* Task directions
The records follow. Print, word for word, the first line through the "a named clearance." line.

[Stored data entries]
-- -- --
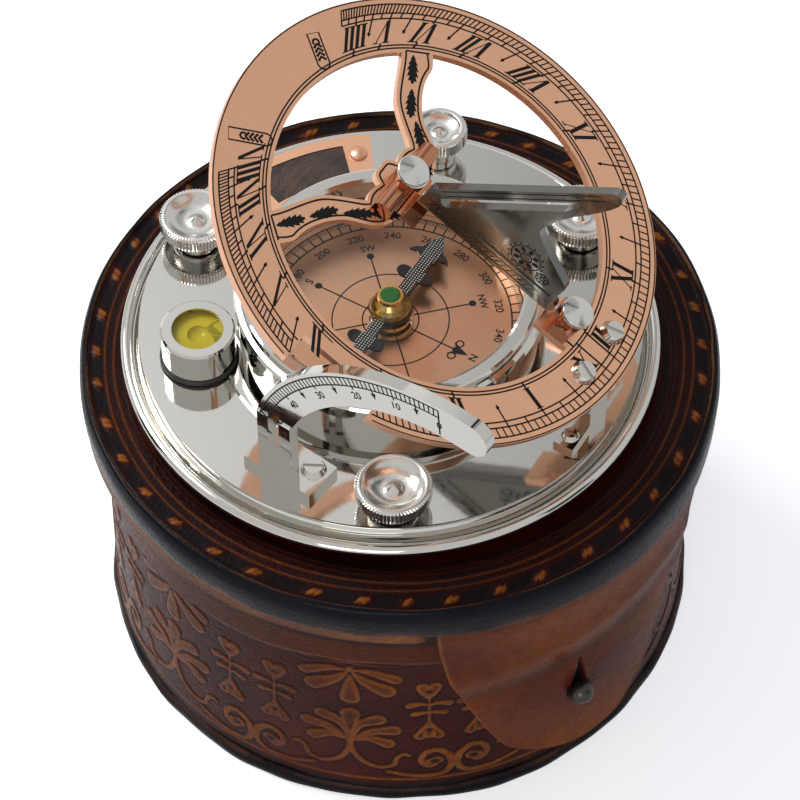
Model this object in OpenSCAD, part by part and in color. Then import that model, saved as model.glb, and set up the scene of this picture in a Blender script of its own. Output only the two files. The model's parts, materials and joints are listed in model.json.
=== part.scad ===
// Universal equinoctial sundial compass standing on its round leather case.
// Millimetres, +Z up, +X towards the noon side, origin under the middle of the case.
// Every mating piece is derived from the same named sizes plus a named clearance.

/* [Case] */
// outside diameter of the lid without its binding
lid_d = 149.2; // [130:0.2:192]
// how much wider the case body is at its bottom than at its top, on each side
case_taper = 2; // [0:0.1:5]
// height of the case body
case_body_h = 80; // [50:0.5:120]
// wall of the case body
case_wall = 4; // [2.5:0.1:6]
// floor of the case body
case_floor = 5; // [3:0.1:8]
// thickness of the side of the lid
lid_wall = 4.35; // [2.5:0.05:6]
// thickness of the top of the lid
lid_top_t = 5; // [3:0.1:8]
// how far the side of the lid reaches down over the body
lid_lap = 6; // [3:0.1:14]
// radial gap between the lid and the body
lid_gap = 0.5; // [0.3:0.05:1.2]
// thickness of the black binding leather
binding_t = 0.7; // [0.4:0.05:1.5]
// how far the binding comes down the side of the lid
binding_side = 5; // [3:0.1:8]
// how far the binding lies on top of the lid
binding_top = 4; // [2:0.1:8]
// height of the black edge round the bottom of the case
edge_h = 3.5; // [2:0.1:8]
// gap left where two bodies only rest on each other
seat_gap = 0.05; // [0.02:0.01:0.1]

/* [Closing flap] */
// direction of the middle of the flap
flap_angle = -23.5; // [-180:0.5:180]
// half of the width of the flap
flap_half_w = 37; // [20:0.5:55]
// thickness of the flap leather
flap_t = 1.7; // [1:0.1:3]
// height at which the rounded lower part of the flap begins
flap_round_z = 70; // [40:0.5:100]
// height of the lowest point of the flap
flap_low_z = 8; // [4:0.5:40]
// how far the flap leans in towards the body at the stud
flap_lean = 1.6; // [0:0.1:3]
// direction of the stud
stud_angle = -24.5; // [-180:0.5:180]
// height of the stud
stud_z = 33; // [15:0.5:60]
// diameter of the ball of the stud
stud_ball_d = 5.8; // [4:0.1:9]
// diameter of the neck of the stud
stud_neck_d = 3; // [2:0.1:5]
// height of the slit above the stud
slit_h = 13; // [6:0.5:24]

/* [Base plate] */
// sideways place of the instrument on the lid
inst_x = -1.7; // [-4:0.1:4]
// place of the instrument on the lid across the noon line
inst_y = -1.0; // [-4:0.1:4]
// diameter of the base plate over its bead
plate_d = 127; // [110:0.5:150]
// diameter of the flat top of the base plate
flat_d = 117.8; // [100:0.5:140]
// thickness of the base plate
plate_t = 2.5; // [1.5:0.1:4]
// height of the underside of the base plate above the lid
plate_stand = 7.45; // [6.5:0.05:12]
// diameter of the wire of the bead round the plate
bead_d = 3; // [2:0.1:4]
// height of the bottom of the bead above the lid
bead_stand = 4.4; // [3:0.1:8]

/* [Compass] */
// outside diameter of the bezel
bezel_d = 72.8; // [64:0.2:80]
// thickness of the bezel round the bowl
bezel_wall = 1.4; // [1:0.1:2]
// wall of the compass bowl
bowl_wall = 1.8; // [1.2:0.1:3]
// height of the bowl above the plate
bowl_h = 12.2; // [9:0.1:18]
// floor of the bowl
bowl_floor = 1.6; // [1:0.1:2.4]
// how deep the bowl is let into the plate
bowl_sink = 2; // [0.5:0.1:2.4]
// width of the flange of the bowl outside the bezel
flange_w = 4.6; // [2:0.1:8]
// thickness of the flange of the bowl
flange_t = 1; // [0.6:0.1:2]
// thickness of the compass card
card_t = 1.2; // [0.6:0.1:2]
// thickness of the compass glass
glass_t = 1.8; // [1:0.1:3]
// width of the bezel round the clear glass
bezel_rim = 5.4; // [3:0.1:8]
// height of the skirt of the bezel below the glass
bezel_skirt = 4.2; // [2:0.1:8]
// thickness of the lip of the bezel over the glass
bezel_lip = 1; // [0.6:0.1:2]
// radial gap round the glass and the card
loose_fit = 0.1; // [0.05:0.05:0.3]

/* [Compass needle] */
// direction of the north end of the needle
needle_angle = 90.5; // [0:0.5:360]
// length of the needle
needle_len = 50; // [30:0.5:58]
// width of the shaft of the needle
needle_w = 2.9; // [2:0.1:5]
// thickness of the needle
needle_t = 0.8; // [0.4:0.1:1.5]
// height of the needle above the card
needle_up = 3.9; // [3:0.1:5]
// diameter of the foot of the needle cap
cap_d = 9.8; // [6:0.1:14]
// height of the cap above the needle
cap_h = 4.4; // [3:0.1:6]
// diameter of the jewel in the cap
jewel_d = 4.8; // [3:0.1:6]
// diameter of the pivot post
pivot_d = 2.4; // [1.6:0.1:3]

/* [Level] */
// gap between the level and the bezel
level_gap = 0.4; // [0.3:0.1:4]
// direction of the level
level_angle = -136; // [-180:0.5:180]
// outside diameter of the level cup
level_d = 17.4; // [12:0.1:20]
// height of the level above the plate
level_h = 10.2; // [6:0.1:16]
// wire diameter of the rubber ring at its foot
seal_d = 1.6; // [1:0.1:2.5]
// clear window of the level
level_window_d = 12; // [8:0.1:15]
// thickness of the level glass
level_glass_t = 1.2; // [0.8:0.1:2]
// length of the bubble across
bubble_d = 5; // [2:0.1:7]

/* [Blank plaque] */
// first edge of the plaque
plaque_from = 126; // [100:0.5:170]
// last edge of the plaque
plaque_to = 165; // [120:0.5:175]
// outer radius of the plaque
plaque_outer_r = 58.3; // [50:0.1:62]
// gap between the plaque and the flange of the bowl
plaque_gap = 1; // [0.5:0.1:3]
// thickness of the plaque
plaque_t = 0.9; // [0.5:0.1:2]
// width of its raised border
plaque_border = 2.8; // [1:0.1:4]
// depth of the sunk field
plaque_sink = 0.3; // [0.1:0.05:0.6]
// diameter of the rivets
rivet_d = 4.5; // [2:0.1:6]

/* [Levellers] */
// distance of the levellers from the middle of the plate
leveller_at = 52.8; // [46:0.1:56]
// turn of the three levellers away from the noon line
leveller_turn = 1.7; // [-5:0.1:5]
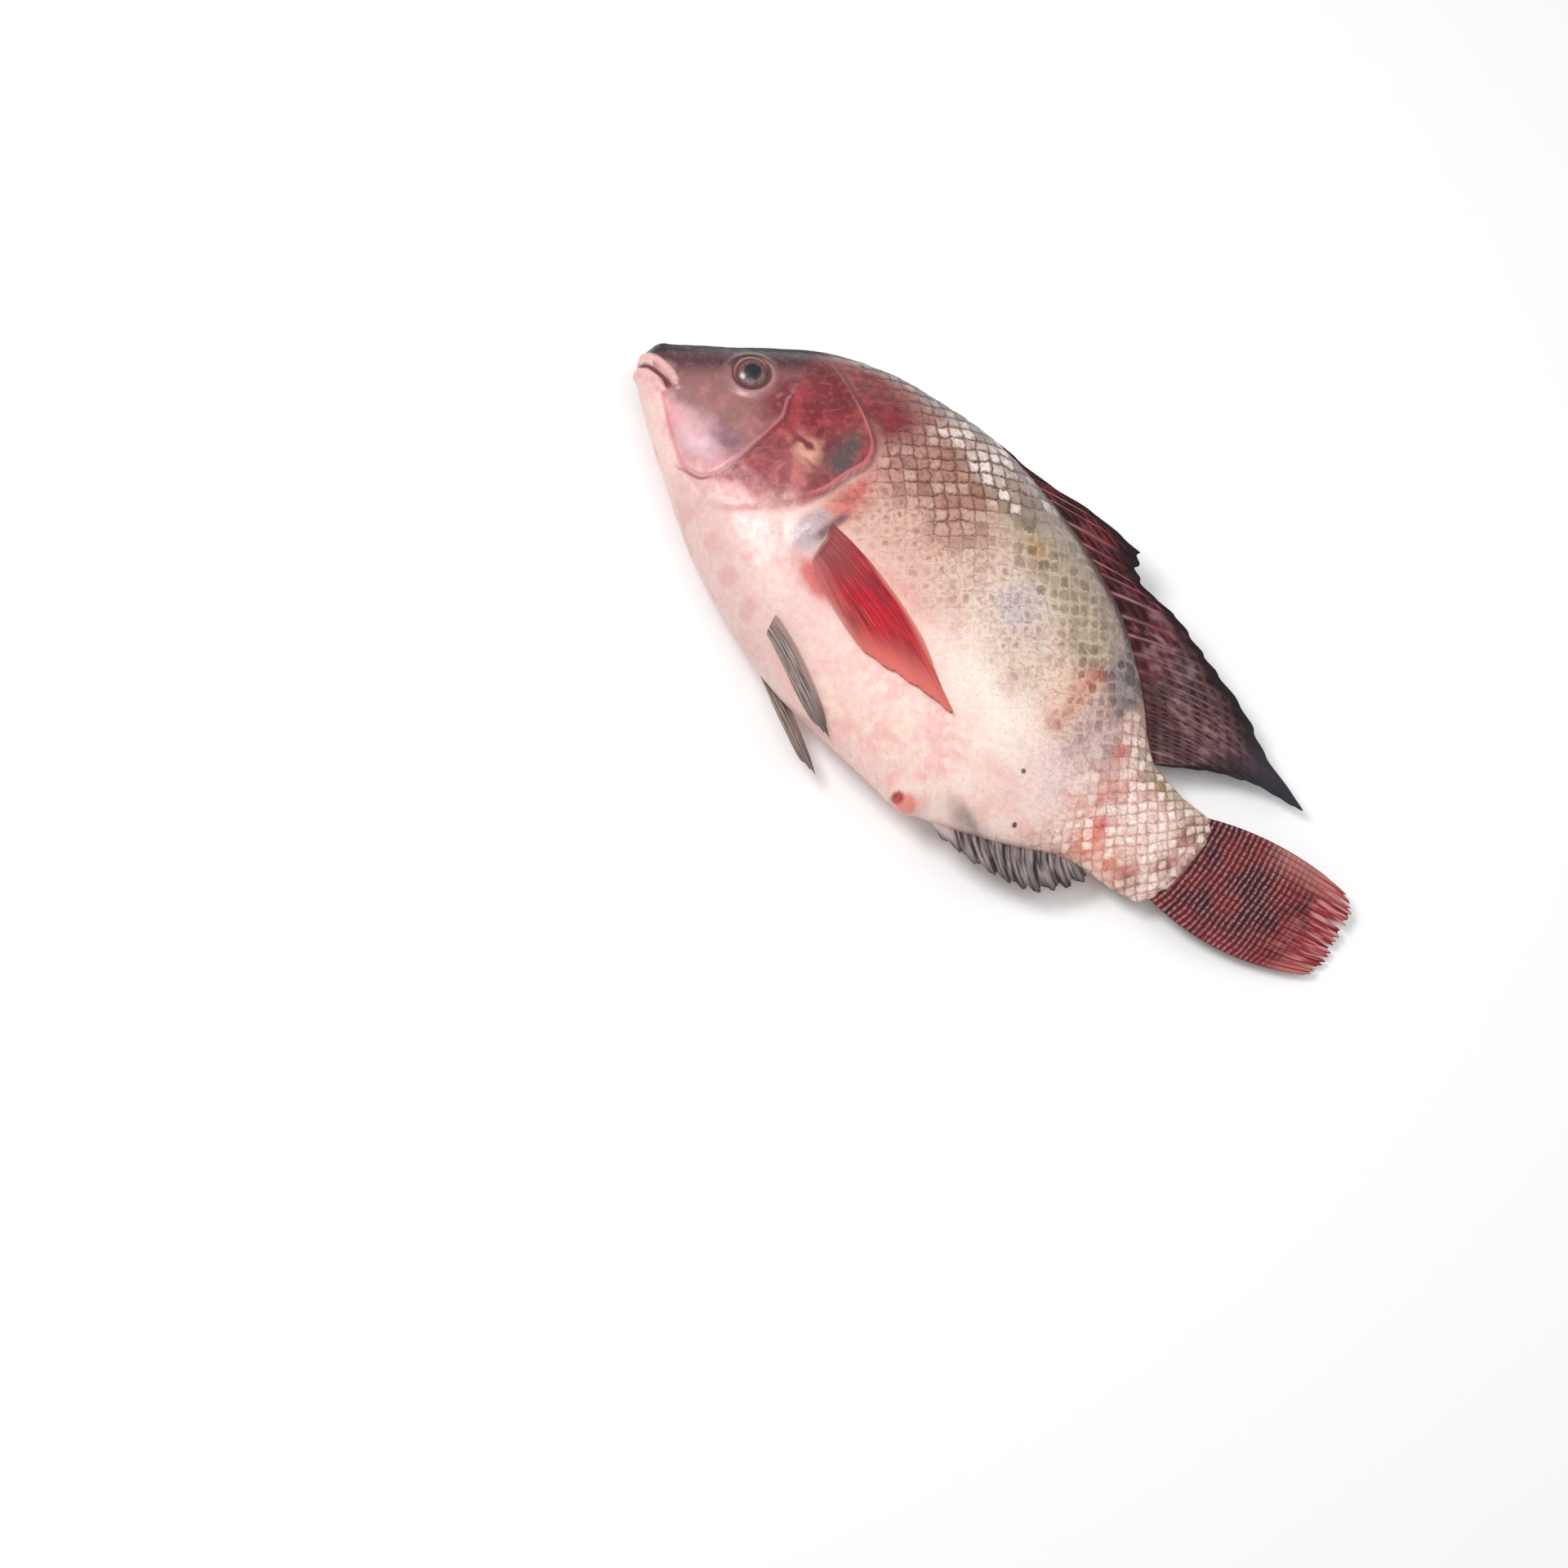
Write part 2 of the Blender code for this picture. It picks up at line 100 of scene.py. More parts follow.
# The folds along those lines: how high each stands, or how deep it is, and its half width
FOLDS = ((JAW_CREASE, -0.35, 0.9), (THROAT_CREASE, -0.3, 0.7), (MOUTH_SLIT, -2.0, 0.7), (UPPER_LIP, 0.9, 1.3),
         (LOWER_LIP, 0.6, 1.2))

# The eyes, the nostril, the lobe at the pectoral fin's root, and the vent
EYE_CENTRE = (31.0, 20.0)
EYE_RADIUS = 6.4
EYE_BULGE = 3.4
EYE_SINK = 1.2
NOSTRIL = (20.5, 17.0)
FIN_LOBE = (81.5, -8.0)
VENT = (161.5, -51.6)
VENT_LEVEL = 24.0

# Fins, each as a few guide rays: root (x, y), tip (x, y) and how far the ray bows to the left of its way out
DORSAL_GUIDES = ((88, 60, 98, 66.3, 0), (100, 61, 126, 67.5, 0), (110, 61.5, 146, 70.6, 0),
                 (120, 61, 165.5, 71.6, 0), (134, 57.2, 169, 66.4, 0.5), (146, 55, 178, 63.4, 0.5),
                 (156, 52, 190.8, 64, 1), (168, 46.5, 202.5, 61.8, 1), (178, 41.8, 215.8, 59.9, 1.5),
                 (186, 37.5, 232.5, 55.9, 1.5), (191.5, 33.5, 246, 50.9, 3), (195.5, 30, 265.4, 46.7, 4.5),
                 (198, 27, 256.5, 44, 3.5), (200, 24.5, 247.5, 41.4, 3), (203, 21.5, 238.5, 36.8, 1.5),
                 (206, 18.5, 229, 30.2, 0.5), (209, 15.5, 218, 21.2, 0))
ANAL_GUIDES = ((166, -45, 179, -50.3, 0), (178, -40.5, 191, -49.2, -1), (189, -35, 204, -45.8, -1.5),
               (199, -29.5, 214, -41.5, -2), (208, -24.5, 221, -33.5, -1.5), (215, -21.5, 226, -24.5, 0))
TAIL_GUIDES = ((239, 18.6, 292.5, 35.6, 3.7), (240, 14, 299, 32.3, 2.2), (241, 8.5, 300.6, 26.3, 1),
               (241.5, 2.5, 301.8, 20.6, 0), (241.5, -3.5, 303.2, 15.4, -2), (241.5, -9, 303.5, 10.4, -4),
               (240.5, -14.5, 301.8, 5.2, -6))
PECTORAL_GUIDES = ((82, -3.2, 134, -12.6, 2.2), (83, -5.6, 147, -18.9, 2.6), (84, -8, 157, -22.8, 2),
                   (85, -10.5, 147, -24.2, 1.2), (86, -12.5, 136, -26, 0.3), (87, -14.5, 122, -28.3, -0.3),
                   (88.5, -16.5, 107, -25.2, -1))
PELVIC_GUIDES = ((89, -36, 127, -50.3, 0.8), (90, -38.8, 132, -53.6, 0.3), (92, -42, 124, -53.4, -0.5))
PELVIC_LIFT = 1.6
PELVIC_ROOT_SINK = 4.0
PELVIC_LEVEL = 8.5
FAR_PELVIC_SHIFT = (4.0, -7.0)
LOWEST_FIN = 0.35

# The photograph's view
VIEW_TARGET = (150.0, 0.0, 20.0)
VIEW_AIM = (130.6, -72.5, 20.0)
VIEW_ROLL = 42.1
VIEW_LENS = 75.9
VIEW_TILT = 20.0
VIEW_YAW = 6.0
VIEW_DISTANCE = 1100.0

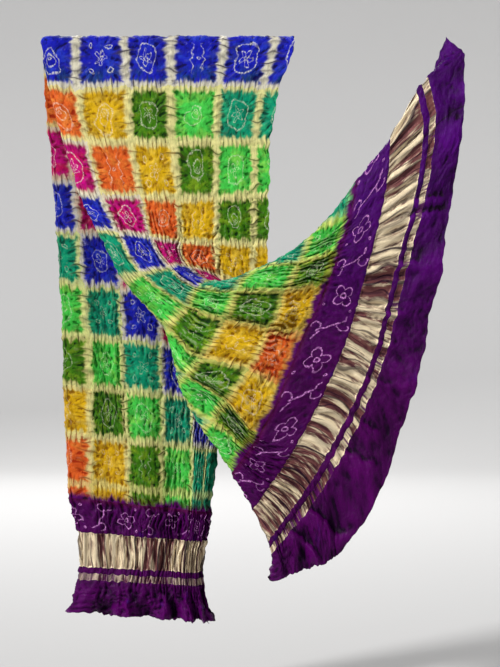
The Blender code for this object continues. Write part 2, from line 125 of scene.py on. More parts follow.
# Back fall. Each row is a section: where its left turned edge and its right selvedges are, how
# deep its near and far layers hang, which column lies on the turned edge, and x of the near
# layer's four long bands, from the turned edge outward.
Hang = namedtuple(
    "Hang", "along left_x left_z right_x right_z near far fold_at first second third fourth"
)
BACK = (
    Hang(37, -241, -24, 245, -24, 12, 24, -0.2, -210, -109, -8, 94),
    Hang(104, -240, -96, 211, -105, 13, 26, -0.1, -200, -112, -27, 62),
    Hang(202, -230, -197, 191, -210, 13, 28, 0.0, -187, -107, -28, 52),
    Hang(300, -220, -300, 176, -320, 13, 30, 0.08, -177, -101, -24, 50),
    Hang(398, -214, -400, 160, -426, 13, 31, 0.1, -169, -95, -19, 50),
    Hang(496, -207, -500, 147, -528, 13, 32, 0.1, -160, -90, -14, 50),
    Hang(594, -203, -600, 135, -628, 13, 32, 0.1, -152, -87, -11, 50),
    Hang(692, -201, -696, 119, -726, 13, 32, 0.1, -148, -83, -9, 50),
    Hang(790, -197, -793, 96, -822, 13, 32, 0.1, -148, -77, -9, 49),
    Hang(888, -189, -892, 86, -921, 13, 32, 0.1, -146, -75, -9, 46),
    Hang(968, -174, -958, 77, -978, 13, 33, 0.1, -137, -70, -8, 40),
    Hang(1030, -170, -1026, 69, -1038, 13, 34, 0.1, -134, -70, -11, 34),
    Hang(1140, -189, -1114, 92, -1135, 15, 47, 0.1, -146, -76, -6, 46),
)
NEAR_BANDS = (-0.5, -1.5, -2.5, -3.5)   # the columns of those four bands
NEAR_REACH = 0.96      # share of the back fall's width that its near layer takes
FAR_SHARES = (1.0, 0.75, 0.55, 0.35, 0.2, 0.05)   # guide points of the far layer, as shares

# Hanging folds: the column on the ridge, its half width in columns, its height, and the
# stretch along the cloth over which it grows.
Fold = namedtuple("Fold", "column half_width height starts full")
BACK_FOLDS = (
    Fold(-0.9, 0.50, 4.0, 104, 500),
    Fold(-1.9, 0.55, -5.5, 104, 1000),
    Fold(-2.8, 0.60, 5.0, 104, 700),
    Fold(-3.7, 0.55, -4.5, 300, 1000),
    Fold(0.9, 0.60, -4.5, 104, 800),
    Fold(2.1, 0.60, 4.0, 200, 900),
    Fold(3.2, 0.60, -5.0, 104, 700),
    Fold(4.2, 0.55, 4.0, 300, 1000),
)
# Long soft folds that sweep round the swag from the rim to the turned edge.
SWAG_FOLDS = (
    Fold(1.8, 0.45, -7.0, 400, 640),
    Fold(0.5, 0.50, 6.0, 420, 700),
    Fold(-0.8, 0.50, -7.0, 560, 800),
    Fold(-2.0, 0.50, 6.0, 640, 888),
    Fold(3.0, 0.45, 5.0, 640, 888),
)
SWAG_FOLDS_FADE = (888, 960)     # along: where they die away
# Creases that fan over the plain front end from the thin stripe to the hem.
FRONT_END_FOLDS = [
    Fold(column, half_width, height, STRIPE_END, full)
    for column, half_width, height, full in (
        (4.1, 0.35, 5.0, 1110),
        (3.4, 0.35, -6.0, 1140),
        (2.6, 0.45, 8.0, 1120),
        (1.8, 0.40, -8.0, 1140),
        (1.1, 0.35, 6.0, 1100),
        (0.4, 0.40, -7.0, 1140),
        (-0.4, 0.45, 8.0, 1120),
        (-1.2, 0.40, -8.0, 1140),
        (-2.0, 0.40, 7.0, 1110),
        (-2.8, 0.45, -7.0, 1140),
        (-3.5, 0.35, 6.0, 1120),
    )
]
# Creases that run slanting over the swag and the front end: the column where one starts, how
# many columns it drifts by its end, how wide its side toward the right selvedge and its side
# toward the left one are in mm, how deep it is, and where it starts and ends along the cloth.
Crease = namedtuple("Crease", "column drift right_width left_width depth starts ends")
FRONT_CREASES = (
    Crease(0.68, 0.10, 26, 11, 7, 640, 850),
    Crease(-0.25, 0.02, 14, 14, 6, 550, 740),
    Crease(-0.90, -0.22, 9, 28, 10, 610, 890),
    Crease(-2.05, 0.28, 8, 16, 7, 750, 888),
    Crease(2.85, -0.25, 4, 8, 6, 982, 1124),
    Crease(2.60, -0.15, 4, 12, 7, 998, 1130),
    Crease(2.00, -0.12, 4, 7, 6, 972, 1096),
    Crease(1.15, 0.10, 4, 7, 6, 970, 1086),
    Crease(0.62, 0.15, 4, 9, 5, 984, 1082),
    Crease(-0.10, 0.25, 4, 9, 5, 1000, 1100),
    Crease(-0.85, 0.30, 5, 14, 6, 1020, 1112),
    Crease(-1.55, 0.75, 7, 26, 9, 1026, 1136),
    Crease(-2.05, 0.10, 4, 8, 5, 1006, 1072),
    Crease(-3.10, 1.45, 8, 44, 12, 1040, 1150),
    Crease(-3.85, 1.10, 8, 36, 12, 1044, 1150),
)
FLARE_WAVES = 9        # ruffle waves round both layers of the back end
FLARE_HEIGHT = 13.0


def natural_spline(knots, values, at):
    """Values of the natural cubic spline through (knots, values) at the places `at`."""
    knots = np.asarray(knots, float)
    values = np.asarray(values, float)
    flat = values.reshape(len(knots), -1)
    step = np.diff(knots)
    slope = np.diff(flat, axis=0) / step[:, None]
    matrix = np.eye(len(knots))
    right = np.zeros_like(flat)
    for i in range(1, len(knots) - 1):
        matrix[i, i - 1:i + 2] = step[i - 1], 2 * (step[i - 1] + step[i]), step[i]
        right[i] = 6 * (slope[i] - slope[i - 1])
    bend = np.linalg.solve(matrix, right)
    i = np.clip(np.searchsorted(knots, at, side="right") - 1, 0, len(knots) - 2)
    gap = step[i][:, None]
    low = (knots[i + 1] - at)[:, None] / gap
    high = 1 - low
    curve = ((low**3 - low) * bend[i] + (high**3 - high) * bend[i + 1]) * gap**2 / 6
    return (low * flat[i] + high * flat[i + 1] + curve).reshape(-1, *values.shape[1:])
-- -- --
* Problem solution
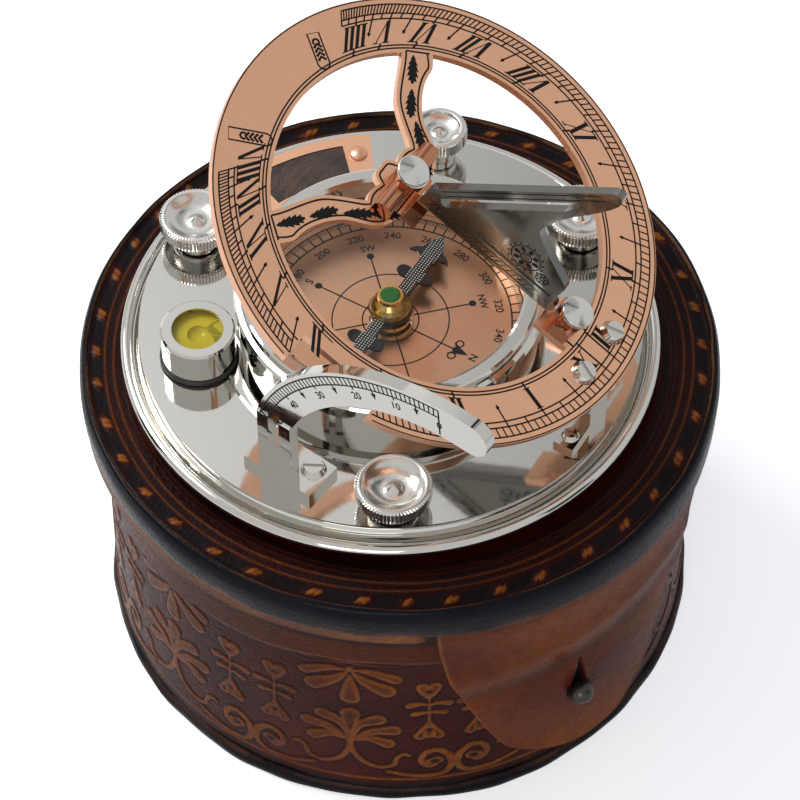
Model this object in OpenSCAD, part by part and in color. Then import that model, saved as model.glb, and set up the scene of this picture in a Blender script of its own. Output only the two files. The model's parts, materials and joints are listed in model.json.
=== part.scad ===
// Universal equinoctial sundial compass standing on its round leather case.
// Millimetres, +Z up, +X towards the noon side, origin under the middle of the case.
// Every mating piece is derived from the same named sizes plus a named clearance.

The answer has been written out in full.